Stock-Based Compensation
When evaluating the performance of its individual business units, the Company does not consider stock-based compensation charges. Likewise, the Company’s management teams exclude stock-based compensation expense from their short and long-term operating plans. In contrast, the Company’s management teams are held accountable for cash-based compensation and such amounts are included in their operating plans. Further, when considering the impact of equity award grants, we place a greater emphasis on overall stockholder dilution rather than the accounting charges associated with such grants.

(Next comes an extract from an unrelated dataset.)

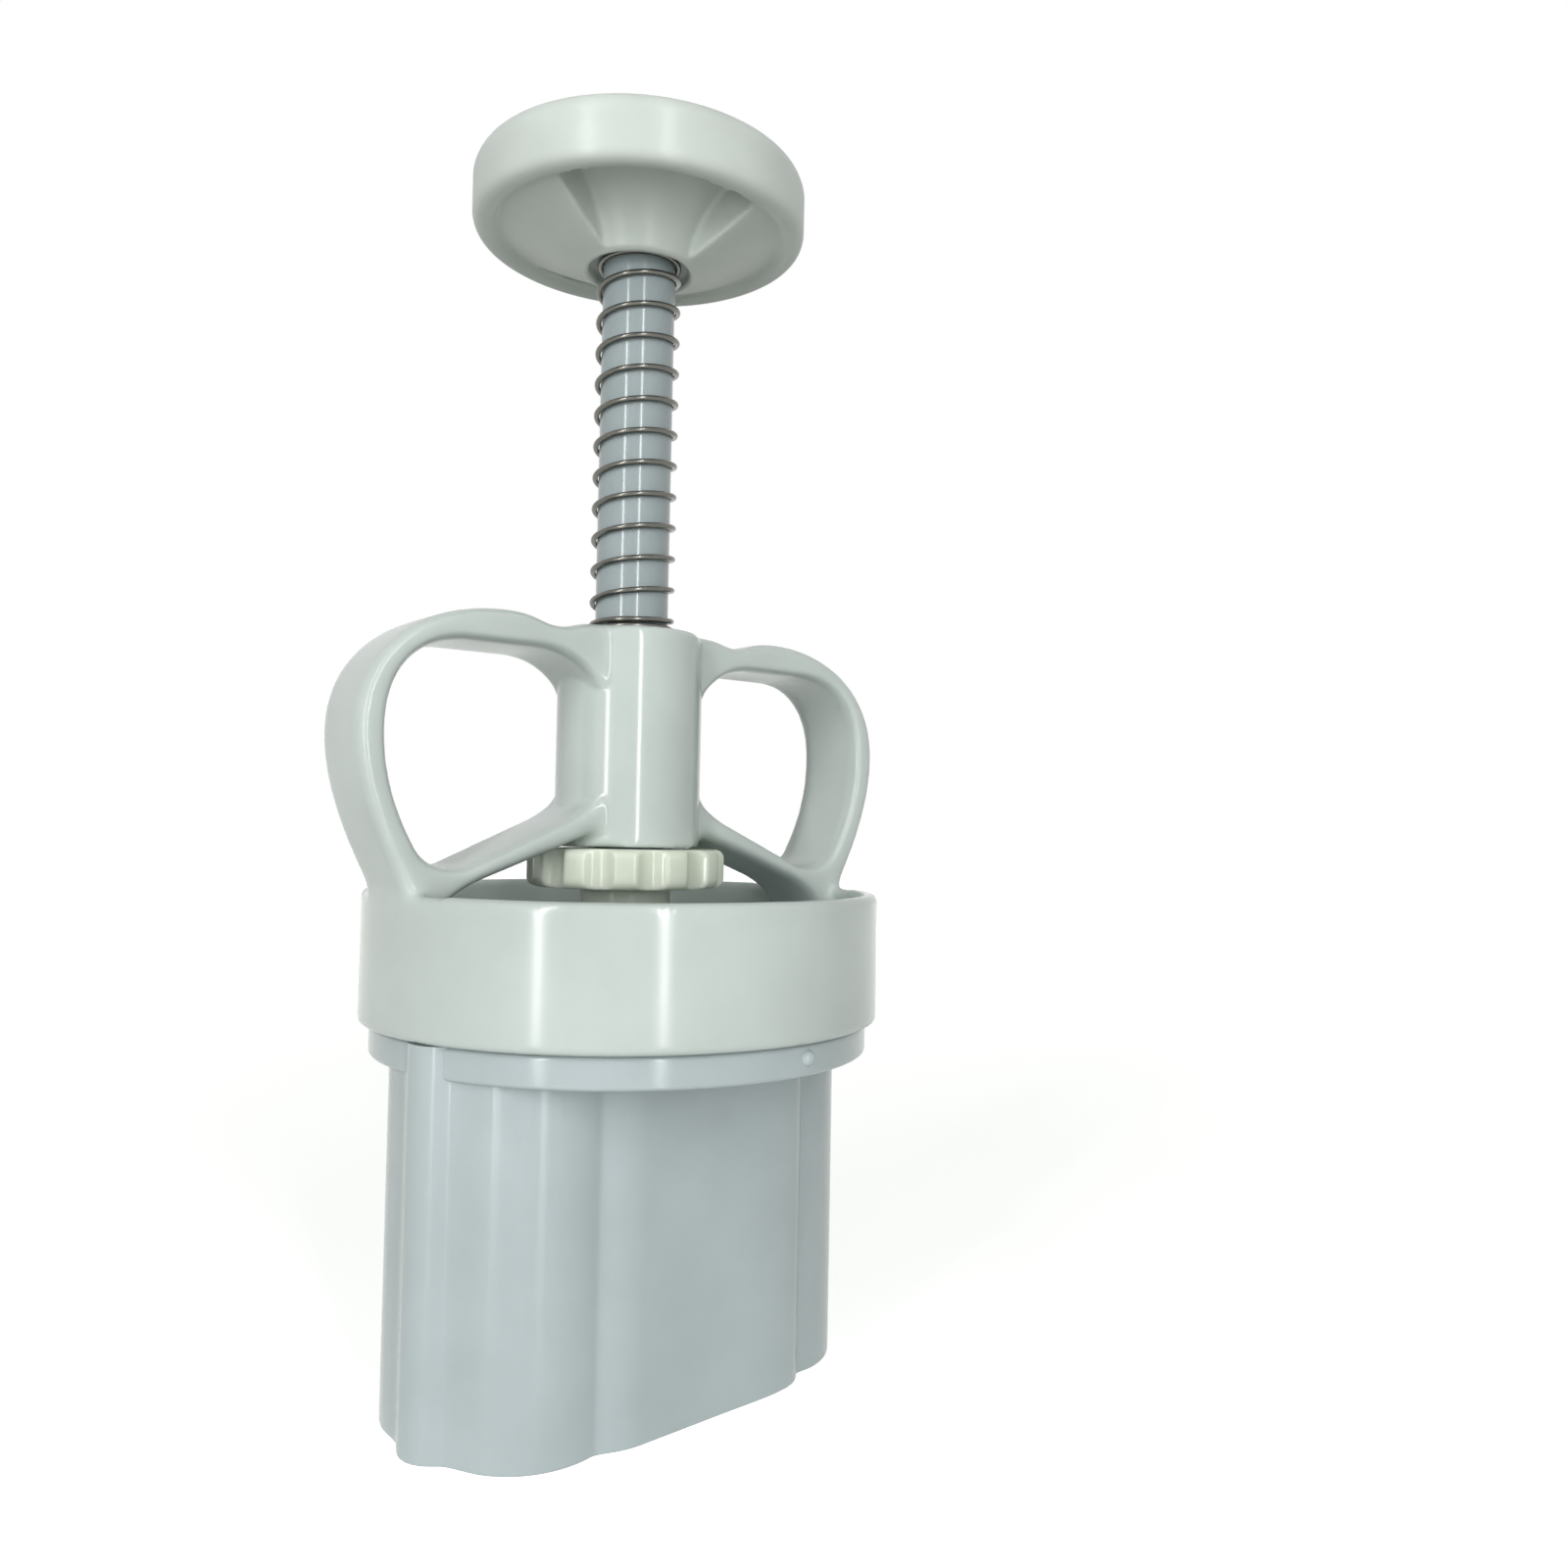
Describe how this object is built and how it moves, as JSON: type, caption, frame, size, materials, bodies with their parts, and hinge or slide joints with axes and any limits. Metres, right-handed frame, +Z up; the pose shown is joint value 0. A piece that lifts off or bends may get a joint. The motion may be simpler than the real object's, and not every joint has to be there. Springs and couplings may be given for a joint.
{
  "type": "mooncake press",
  "caption": "Sprung hand plunger with finger loops and a palm knob over a twist-lock lantern-shaped mould and its patterned stamp.",
  "frame": {"origin": "on the press axis, in the plane of the mould's mouth, on which the press stands", "axes": "+Z up along the press axis to the palm knob, +X in the plane of the finger loops towards the lantern's large dome"},
  "size_m": [0.0796, 0.0684, 0.1632],
  "materials": {
    "knob_plastic": "moulded, glossy, milky off-white",
    "handle_plastic": "moulded, glossy, milky off-white",
    "mould_plastic": "moulded, glossy, milky off-white",
    "rod_plastic": "moulded, glossy, bluish milky white",
    "nut_plastic": "moulded, glossy, natural translucent",
    "stamp_plastic": "moulded, satin, milky off-white",
    "spring_steel": "bright drawn wire",
    "screw_steel": "zinc plated"
  },
  "bodies": {
    "mould": {"mould_barrel": "mould_plastic"},
    "handle": {"handle_body": "handle_plastic", "return_spring": "spring_steel"},
    "plunger": {"palm_knob": "knob_plastic", "knob_plug": "knob_plastic", "knob_screw": "screw_steel", "plunger_rod": "rod_plastic", "plunger_foot": "rod_plastic", "foot_screw": "screw_steel"},
    "nut": {"thickness_nut": "nut_plastic"},
    "stamp": {"stamp_plate": "stamp_plastic"}
  },
  "joints": [
    {"name": "handle_twist", "type": "hinge", "parent": "mould", "child": "handle", "pos_m": [0, 0, 0.052], "axis": [0, 0, 1], "range_deg": [-24, 0]},
    {"name": "plunger_press", "type": "slide", "parent": "mould", "child": "plunger", "axis": [0, 0, -1], "range_m": [0, 0.0355], "stiffness_N_per_m": 330, "springref_m": -0.012, "deforming": ["return_spring"]},
    {"name": "nut_turn", "type": "hinge", "parent": "plunger", "child": "nut", "pos_m": [0, 0, 0.0669], "axis": [0, 0, 1], "range_deg": [-2250, 0]},
    {"name": "stamp_pull", "type": "slide", "parent": "plunger", "child": "stamp", "axis": [0, 0, -1], "range_m": [0, 0.006]}
  ]
}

Income Tax Rate Adjustments
The Company uses a fixed, long-term projected tax rate internally to evaluate its operating performance, to forecast, plan and analyze future periods, and to assess the performance of its management team. Accordingly, the Company applies the same tax rate to its non-GAAP financial results and generally does not include one-time tax benefits. During fiscal 2021, the Company applied a tax rate of 18% to determine the non-GAAP income tax expense.
Appendix B:
AMENDED AND RESTATED CERTIFICATE OF INCORPORATION OF ELECTRONIC ARTS INC.
ARTICLE I
The name of the corporation is Electronic Arts Inc. (the “Company”).
ARTICLE II
The address of the registered office of the Company in the State of Delaware is 1209 Orange Street, in the City of Wilmington, County of New Castle. The name of its registered agent at that address is The Corporation Trust Company.
ARTICLE III
The purpose of the Company is to engage in any lawful act or activity for which corporations may be organized under the General Corporation Law of Delaware.
ARTICLE IV
The total number of shares of stock of all classes which the Company is authorized to issue is 1,010,000,000 shares, consisting of 1,000,000,000 shares of Common Stock, par value $0.01 per share ("Common Stock"), and 10,000,000 shares of Preferred Stock, par value $0.01 per share.

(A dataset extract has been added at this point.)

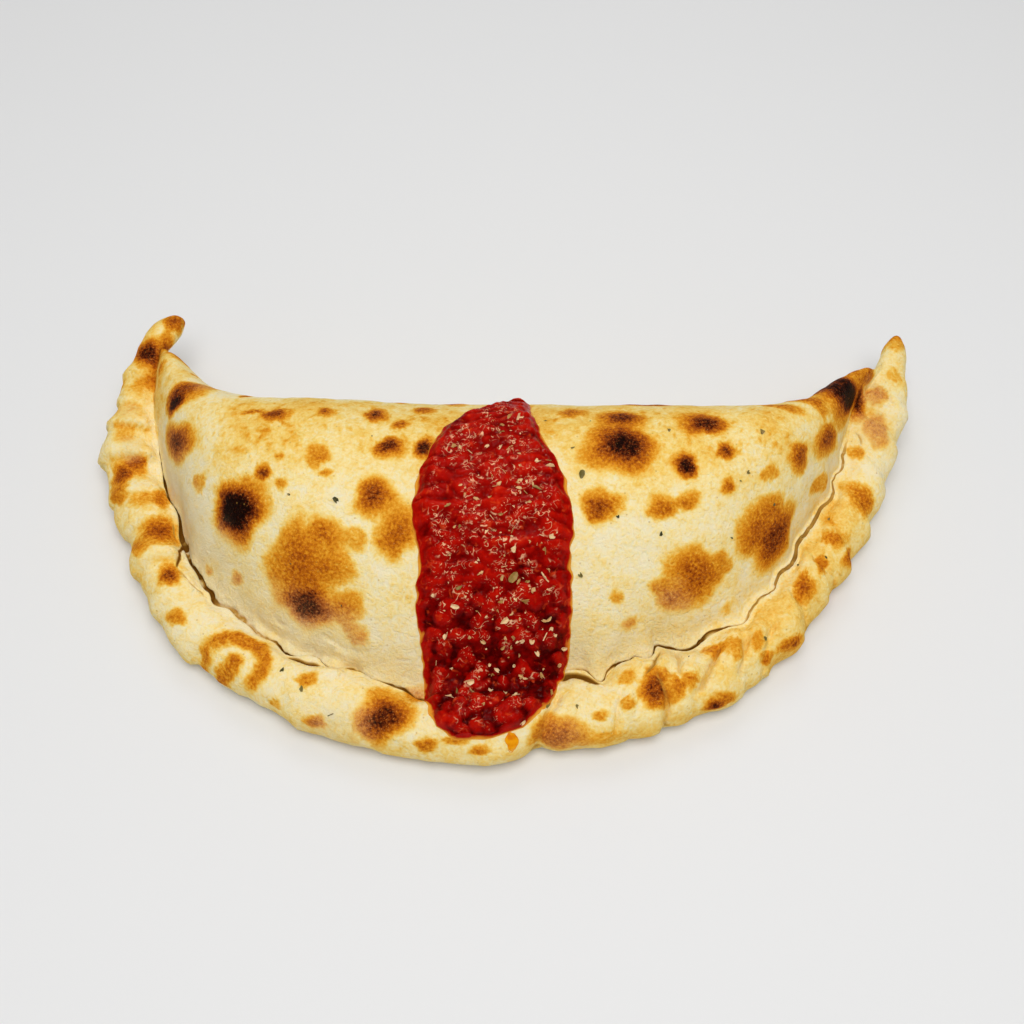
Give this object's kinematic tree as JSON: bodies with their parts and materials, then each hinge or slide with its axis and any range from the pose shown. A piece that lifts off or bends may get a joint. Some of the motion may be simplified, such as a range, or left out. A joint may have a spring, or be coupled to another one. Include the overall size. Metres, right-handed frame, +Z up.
{
  "type": "calzone",
  "caption": "Baked folded pizza with a sealed rim, two curled horns and a band of tomato sauce over the top.",
  "frame": {"origin": "under the middle of the dough's box, on the surface it rests on", "axes": "+X along the fold, from the left horn to the right horn; -Y from the fold towards the curved sealed rim; +Z up"},
  "size_m": [0.3136, 0.1846, 0.0615],
  "materials": {
    "baked_dough": "matt baked crust, pale with brown blisters",
    "tomato_sauce": "wet, lumpy tomato sauce with herbs"
  },
  "bodies": {
    "root": {"dough": "baked_dough", "tomato_sauce": "tomato_sauce"}
  },
  "joints": []
}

The Board of Directors is authorized, subject to any limitations prescribed by the law of the State of Delaware, to provide for the issuance of Preferred Stock in one or more series, to establish from time to time the number of shares to be included in each such series, to fix the designation, powers, preferences and rights of the shares of each such series and any qualifications, limitations or restrictions thereof, and to increase or decrease the shares of any such series (but not below the number of shares of such series then outstanding).
ARTICLE V
The stockholders of the Company shall have the power to adopt, amend or repeal the Bylaws. The Board of Directors of the Company shall also have the power to adopt, amend or repeal Bylaws of the Company, except insofar as Bylaws adopted by the stockholders shall otherwise provide.
ARTICLE VI
Election of Directors need not be by written ballot unless a stockholder demands election by written ballot at a stockholder meeting and before voting begins, or unless the Bylaws of the Company shall so provide.
ARTICLE VII
A Director of the Company shall not be personally liable to the Company or its stockholders for monetary damages for breach of fiduciary duty as a director, except for liability (i) for any breach of the Director’s duty of loyalty to the Company or its stockholders, (ii) for acts or omissions not in good faith or which involve intentional misconduct or a knowing violation of law, (iii) under Section 174 of the Delaware General Corporation Law or (iv) for any transactions from which the Director derived an improper personal benefit.
If the Delaware General Corporation Law is hereafter amended to authorize the further elimination or limitation of the liability of a Director, then the liability of a director of the Company shall be eliminated or limited to the fullest extent permitted by the Delaware General Corporation Law, as so amended.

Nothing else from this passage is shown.